L’opération Barbarossa, l’invasion de l’URSS par l’Allemagne Nazie commence le 22 juin 1941 et quelques semaines plus tard, la Wehrmacht encercle Leningrad. Plutôt que d’engager son armée dans un combat de rues, Hitler donne l’ordre d’affamer la ville en imposant un blocus alimentaire. Entre le 8 septembre 1941 et le 27 janvier 1944, 800.000 civils périront à Leningrad, tués par la famine et le froid. Dmitri Chostakovitch refuse de quitter sa ville natale en août 1941, mais il sera évacué en octobre 1941 sur ordre formel de la direction du parti.
Il terminera sa Septième en décembre 1941 et la création mondiale se fera le 5 mars 1942 à Kouïbychev (Samara), siège temporaire du gouvernement soviétique et de l’Orchestre du Théâtre Bolchoï. La partition de la Léningrad a été ensuite exfiltrée via Téhéran et Le Caire pour pouvoir être jouée à l’Ouest. La première américaine sera ainsi réalisée par l’Orchestre symphonique de la NBC sous la direction d’Arturo Toscanini et diffusée le 19 juillet 1942 à partir de New York.
Mais la création la plus symbolique de l’œuvre se fera à la grande salle de la Philharmonie de Leningrad, le 9 août 1942, le jour désigné par Hitler pour célébrer la chute définitive de la ville meurtrie. Les haut-parleurs ont été installés partout dans la ville pour permettre aux citoyens de Leningrad, mais aussi aux Allemands encerclant la ville, d’entendre la musique défiante et conquérante. Un soldat allemand racontera plus tard que son escadron avait écouté « la symphonie des héros » et qu’ils avaient compris « qu’on ne pourra jamais conquérir Leningrad ».
Pourtant, en 1942 la création de la Septième à Leningrad sous le siège semble aussi loin que la victoire finale contre le nazisme. Seuls 15 musiciens professionnels vivent encore en ville, alors que la Septième requiert un effectif élargi de plus de cent personnes. Karl Eliasberg, le directeur de l’Orchestre symphonique de la Radio de Leningrad (seule formation encore en place), cherche alors des renforts parmi les retraités et les amateurs. Sous l’ordre de Staline, les musiciens sont même rappelés du front.
Un orchestre de trente personnes se réunit pour la première répétition en mars 1942, mais les musiciens sont trop faibles pour tenir leurs instruments. Ils s’effondrent pendant les répétitions malgré les suppléments de nourriture.
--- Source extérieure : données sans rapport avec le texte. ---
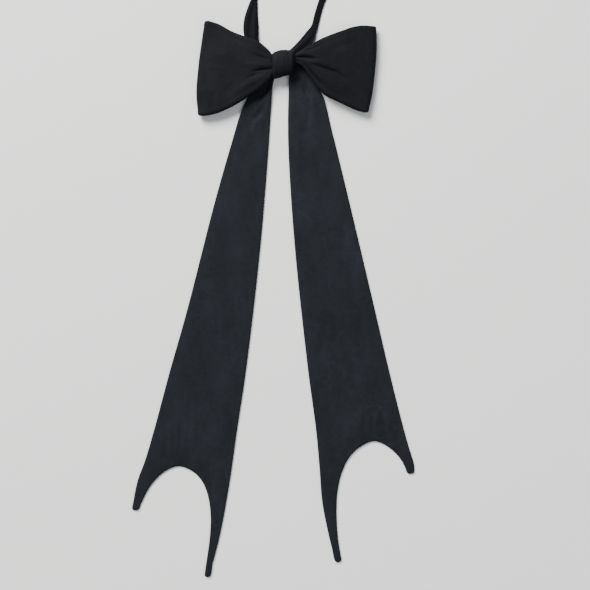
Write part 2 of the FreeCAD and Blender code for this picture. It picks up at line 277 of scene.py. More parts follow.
def cloth_material(name, colour, pattern=1.0, roughness=0.55):
    """Dark cloth with a fine twill weave, slubs, a soft sheen and a tone-on-tone woven pattern of swirls."""
    t = Tree(name)
    place = t.add("Attribute", attribute_name="cloth", attribute_type="GEOMETRY").outputs["Vector"]

    # Woven swirls: rings round scattered centres, broken up by a warp, with leaf-like blots between them.
    warp = t.add("TexNoise", {"Vector": place, "Scale": 70.0, "Detail": 2.0}).outputs["Color"]
    shift = t.add("VectorMath", {0: warp, 1: (0.5, 0.5, 0.5)}, operation="SUBTRACT").outputs[0]
    shift = t.add("VectorMath", {0: shift, "Scale": 0.018}, operation="SCALE").outputs[0]
    warped = t.add("VectorMath", {0: place, 1: shift}, operation="ADD").outputs[0]
    cell = t.add(
        "TexVoronoi", {"Vector": warped, "Scale": 62.0, "Smoothness": 0.8}, feature="SMOOTH_F1"
    ).outputs["Distance"]
    rings = t.math("SINE", t.math("MULTIPLY", cell, 17.0))
    blot = t.add("TexNoise", {"Vector": warped, "Scale": 230.0, "Detail": 3.0}).outputs["Fac"]
    swirl = t.ramp(t.math("ADD", t.math("MULTIPLY", rings, 0.3), blot), 0.35, 0.8)
    patch = t.add("TexNoise", {"Vector": place, "Scale": 16.0, "Detail": 1.0}).outputs["Fac"]
    figure = t.math("MULTIPLY", swirl, t.ramp(patch, 0.3, 0.7))
    figure = t.math("MULTIPLY", figure, pattern)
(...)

Un rapport de Yasha Babushkin, du département des arts de la ville de Leningrad, note que « le premier violon se meurt, le tambour est mort par sa façon de jouer, le cor d’harmonie est à la porte de la mort… » Trois musiciens meurent avant la première. Pourtant, elle se fera. Malgré la mauvaise qualité artistique de l’exécution, l’orchestre chancelant d’épuisement recevra une ovation debout d’une heure d’un public ému aux larmes.
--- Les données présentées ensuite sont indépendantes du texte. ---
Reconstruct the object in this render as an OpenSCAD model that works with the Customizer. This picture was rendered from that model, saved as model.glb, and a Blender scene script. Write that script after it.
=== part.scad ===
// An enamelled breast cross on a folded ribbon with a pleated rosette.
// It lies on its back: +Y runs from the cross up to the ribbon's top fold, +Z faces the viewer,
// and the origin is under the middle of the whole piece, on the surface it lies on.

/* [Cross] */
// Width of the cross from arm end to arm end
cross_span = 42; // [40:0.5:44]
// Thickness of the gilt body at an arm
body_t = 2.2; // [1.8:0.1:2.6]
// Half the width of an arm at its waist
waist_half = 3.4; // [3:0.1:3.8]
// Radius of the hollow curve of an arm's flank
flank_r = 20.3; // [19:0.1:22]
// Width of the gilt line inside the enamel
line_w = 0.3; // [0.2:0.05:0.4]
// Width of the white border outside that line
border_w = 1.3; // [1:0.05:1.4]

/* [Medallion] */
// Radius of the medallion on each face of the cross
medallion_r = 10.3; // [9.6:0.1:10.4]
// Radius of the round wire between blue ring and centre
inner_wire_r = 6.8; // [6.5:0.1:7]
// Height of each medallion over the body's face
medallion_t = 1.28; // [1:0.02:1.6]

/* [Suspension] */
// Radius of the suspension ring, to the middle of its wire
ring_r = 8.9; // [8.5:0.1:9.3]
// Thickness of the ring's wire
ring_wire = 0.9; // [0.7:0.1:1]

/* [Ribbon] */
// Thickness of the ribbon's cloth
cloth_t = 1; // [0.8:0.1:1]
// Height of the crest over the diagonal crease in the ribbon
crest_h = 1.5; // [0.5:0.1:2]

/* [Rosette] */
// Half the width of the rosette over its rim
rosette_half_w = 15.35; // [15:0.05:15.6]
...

Remplaçant Mikko Frank au pied levé, le chef finlandais Pietari Inkinen, connait bien la Septième de Chostakovitch, pour l’avoir dirigée récemment à Turin. Inkinen évoque l’aspect historique terrifiant de l’épique Léningrad avec sobriété et précision. Résistant aux lourdeurs d’un héroïsme « made in the USRR », Inkinen opte pour une lecture contemporaine, dépouillée et nuancée. Ce choix judicieux lui permet de délivrer avec force la cinglante critique que Chostakovitch adresse à toute forme de barbarie, passée et présente.
Inkinen s’attaque à l’Allegro avec énergie et maintient un tempo soutenu et navigue sur les passages lents avec un grand soin du détail. On regrette juste que l’arc de la tension du thème de l’invasion soit quelque peu aplati par la caisse claire qui égrène trop fort sa séquence macabre au début. Dans Moderato et puis dans l’Adagio, le chef met en valeur les solistes exceptionnels du Philhar de Radio France. On entend rarement les contrebasses, les altos, les violoncelles, les harpes et la petite harmonie avec autant de clarté et de contraste. Hélène Devilleneuve est d’une justesse bluffante au hautbois, ainsi que Justine Caillé au piccolo.
Le finale, intitulé Victoire, ouvre avec un paysage plongé dans l’obscurité. Un thème émerge et évolue vers un crescendo déterminé et grave qui symbolise « la mobilisation générale de la ville assiégée ». Tous les pupitres interviennent pour construire une tension douloureuse, parfois hésitante, ensuite déchaînée et finalement victorieuse. La conclusion est massive, expressive, fabuleusement cauchemardesque et interprétée par un chef et un orchestre qui ont tout donné. Le public éprouvé remerciera les musiciens avec une longue ovation bien méritée.
Rediffusé sur le site de Radio France.